Having taught at PS 177Q for 25 years, Goldberg said, he finds that teaching music was far more challenging before he discovered iPads, which he was able to get thanks to a grant through his district.
“Music still served as a powerful way for me to reach students, and I did whatever modifications I could of more traditional instruments,” he noted.
While he says there are other iPad ensembles out there, and teachers using technology in their music classrooms, as a whole, he thinks music in schools is not nearly inclusive enough.
Goldberg said he gets many questions from people across the country, and around the world, on how to incorporate technology in their ensembles, but those questions represent a small minority. “Unfortunately, these powerful new technologies, and the many ways they can be used to include everyone in viable, expressive and successful music making, is slow to catch on at this point.”

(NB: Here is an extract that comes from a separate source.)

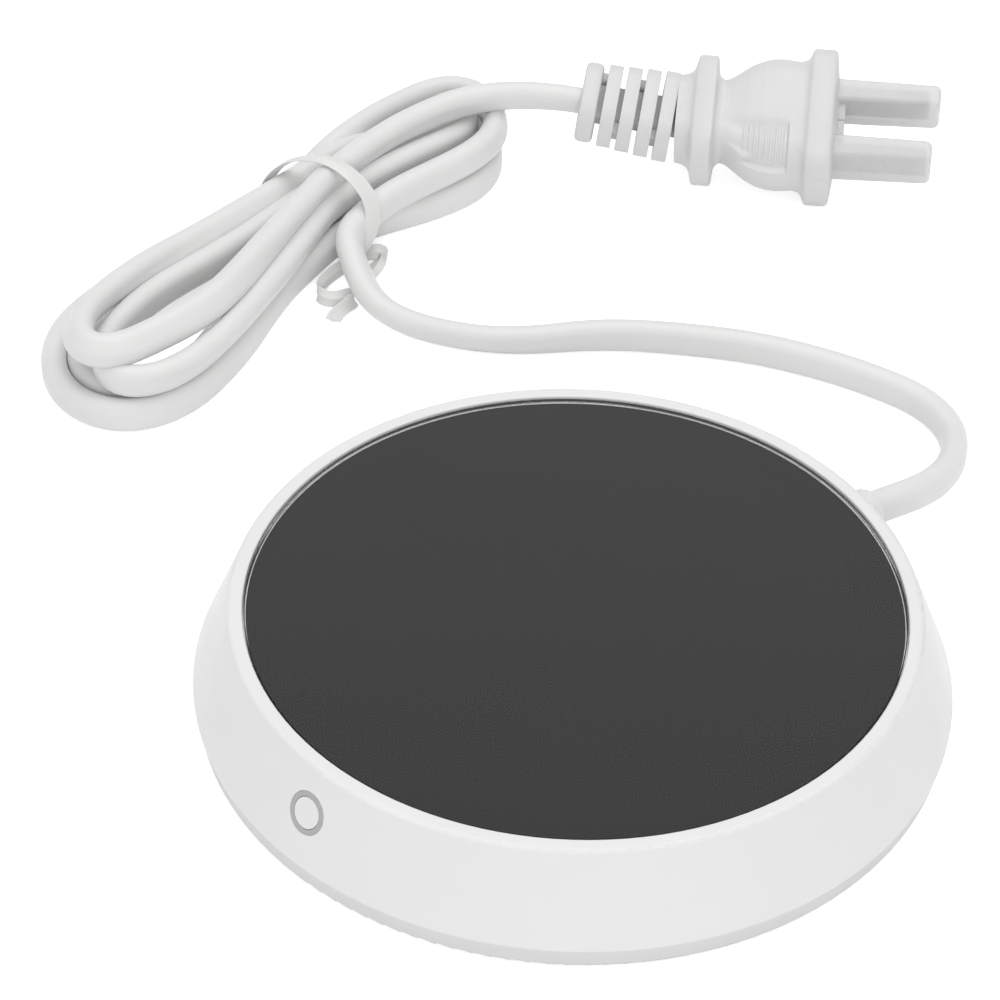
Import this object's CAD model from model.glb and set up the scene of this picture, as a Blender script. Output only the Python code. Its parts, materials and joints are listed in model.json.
"""Electric mug warmer: camera, cord, twist tie, plug, blade sleeves, materials and light.

Lengths are in millimetres until mm() turns them into metres. In the plug's frame x runs out
along the blades from the plug's face, y runs across them, and z is up before the plug's roll.
"""

import json
import math

import bmesh
import bpy
import numpy as np
from mathutils import Matrix, Vector


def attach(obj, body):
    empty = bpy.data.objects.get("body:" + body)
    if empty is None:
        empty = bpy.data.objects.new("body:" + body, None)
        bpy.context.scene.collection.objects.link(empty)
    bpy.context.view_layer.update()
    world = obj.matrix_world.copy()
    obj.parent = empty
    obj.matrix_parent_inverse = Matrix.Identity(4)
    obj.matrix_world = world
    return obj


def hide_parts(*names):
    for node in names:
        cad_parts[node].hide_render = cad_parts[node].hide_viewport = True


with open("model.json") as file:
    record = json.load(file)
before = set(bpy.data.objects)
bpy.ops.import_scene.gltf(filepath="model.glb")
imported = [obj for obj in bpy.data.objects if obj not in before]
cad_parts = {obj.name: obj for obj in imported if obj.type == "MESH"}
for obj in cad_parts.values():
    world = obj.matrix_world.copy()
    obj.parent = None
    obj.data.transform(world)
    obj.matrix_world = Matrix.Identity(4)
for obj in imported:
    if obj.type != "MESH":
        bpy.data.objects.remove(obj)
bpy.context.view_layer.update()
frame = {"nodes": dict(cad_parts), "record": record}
nodes = frame["nodes"]
bpy.context.scene.view_settings.view_transform = "Standard"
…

When asked why he enjoys his work despite the challenges, PS 177Q’s numero uno music teacher replied: “In a sense, it’s the challenges that make my work so rewarding. My students are very good-hearted young people. They often don’t realize what they are capable of. When I witness their expressions of joy when they discover their ability to play music, it brings me great joy.
“And possibly the most valuable outcome of music making is the social skills that are developed whenever a group of students learns to play music together. They go through the process of learning together, and they all realize the value of their contribution, and how it amounts to something even more powerful than themselves when done together with their peers.”